Despite these spending pressures, he said the government ended the year with a surplus. The approved budget had projected a deficit of 198 million dalasis, but stronger revenue performance resulted in a surplus of 1.68 billion dalasis.

“Domestic revenue also showed significant growth during the year. It increased by 23 percent to reach D28.62 billion dalasis compared to D23.27 billion dalasis in 2024.”

However, he noted that domestic revenue fell slightly below the approved target of D29.09 billion dalasis by about two percent due to lower than expected non-tax revenue collections.

He added tax revenue remained the largest contributor to government income. It reached D23.97 billion dalasis in 2025, surpassing the budget target of D21.13 billion dalasis by 13 percent and growing by 22 percent compared to the previous year.

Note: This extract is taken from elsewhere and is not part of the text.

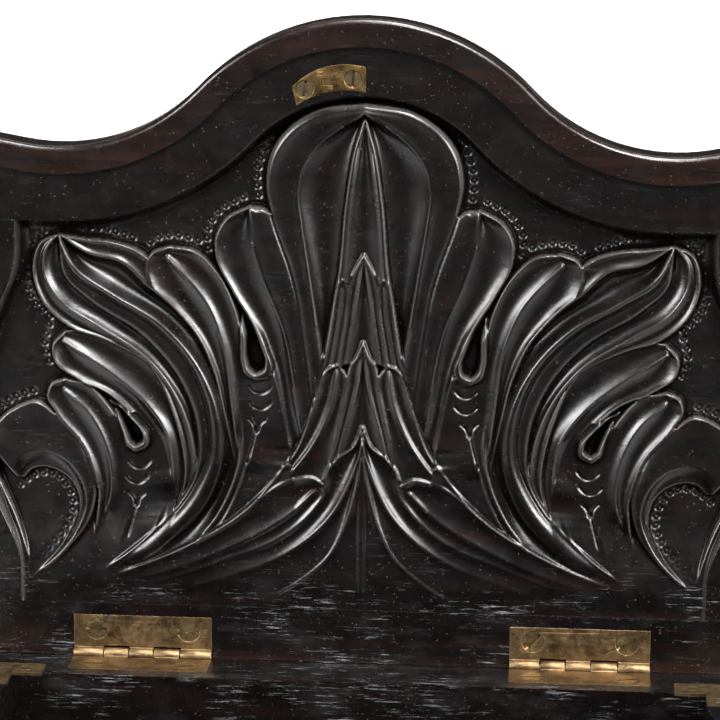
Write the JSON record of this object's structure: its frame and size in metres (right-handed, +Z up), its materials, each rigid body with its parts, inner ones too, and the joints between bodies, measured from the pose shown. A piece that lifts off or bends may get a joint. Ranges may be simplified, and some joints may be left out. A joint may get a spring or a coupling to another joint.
{
  "type": "carved box headrest",
  "caption": "Serpentine ebony pillow box: lock-up case and brass-hinged lid with a dished top, carved inside with a palmette of scrolled leaves.",
  "frame": {"origin": "centre of the underside, where the box rests on a surface", "axes": "+X to the right along the hinge line, +Y towards the hinged back, +Z up"},
  "size_m": [0.328, 0.265, 0.3182],
  "materials": {
    "ebony": "satin",
    "ebony_moulding": "waxed",
    "carved_ebony": "waxed, rubbed on the ridges",
    "aged_brass": "aged",
    "brass_screws": "aged",
    "link_brass": "aged",
    "lock_steel": "dull"
  },
  "bodies": {
    "case": {"case_front": "ebony", "case_back": "ebony", "case_left": "ebony", "case_right": "ebony", "bottom_board": "ebony", "base_moulding_front": "ebony", "base_moulding_left": "ebony", "base_moulding_right": "ebony", "corner_strap_back_left": "aged_brass", "corner_strap_back_right": "aged_brass", "corner_strap_front_left": "aged_brass", "corner_strap_front_right": "aged_brass", "corner_strap_screws": "brass_screws", "hinge_leaf_case_left": "aged_brass", "hinge_leaf_case_right": "aged_brass", "hinge_pin_left": "aged_brass", "hinge_pin_right": "aged_brass", "hinge_screws_case": "brass_screws", "lock_case": "lock_steel", "lock_selvedge": "link_brass", "lock_spring": "lock_steel", "lock_screws": "brass_screws", "escutcheon": "link_brass", "escutcheon_pins": "brass_screws"},
    "lid": {"lid_rail_front": "ebony", "lid_rail_back": "ebony", "lid_stile_left": "ebony", "lid_stile_right": "ebony", "lid_top_board": "ebony", "lid_moulding_front": "ebony_moulding", "lid_moulding_left": "ebony_moulding", "lid_moulding_right": "ebony_moulding", "lid_moulding_back": "ebony_moulding", "carved_panel": "carved_ebony", "hinge_leaf_lid_left": "aged_brass", "hinge_leaf_lid_right": "aged_brass", "hinge_screws_lid": "brass_screws", "link_plate": "link_brass", "link_plate_screws": "brass_screws"},
    "bolt": {"lock_bolt": "lock_steel"}
  },
  "joints": [
    {"name": "lid_hinge", "type": "hinge", "parent": "case", "child": "lid", "pos_m": [0, 0.1121, 0.08615], "axis": [1, 0, 0], "range_deg": [0, 93]},
    {"name": "bolt_slide", "type": "slide", "parent": "case", "child": "bolt", "axis": [-1, 0, 0], "range_m": [0, 0.0035]}
  ]
}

He stated both direct and indirect taxes recorded growth. Direct taxes increased by 24 percent to reach D7.49 billion dalasis, driven mainly by corporate income tax and personal income tax which rose by 23 percent and 17 percent respectively.

“Indirect taxes stood at D16.47 billion dalasis compared to D13.65 billion dalasis in 2024, representing a 21 percent increase. The improvement was supported by stronger collections from value added tax, excise duties and import duties on both oil and non-oil products.

Non-tax revenue collections also rose significantly, reaching D4.65 billion dalasis compared to D2.99 billion dalasis in the previous year, representing a 60 percent increase. However, the figure still fell short of the approved target of D7.96 billion dalasis.”

The minister said the surplus was largely supported by 45 million dollars in budget support from the World Bank, which helped strengthen the government’s fiscal position and support economic reforms and public service delivery.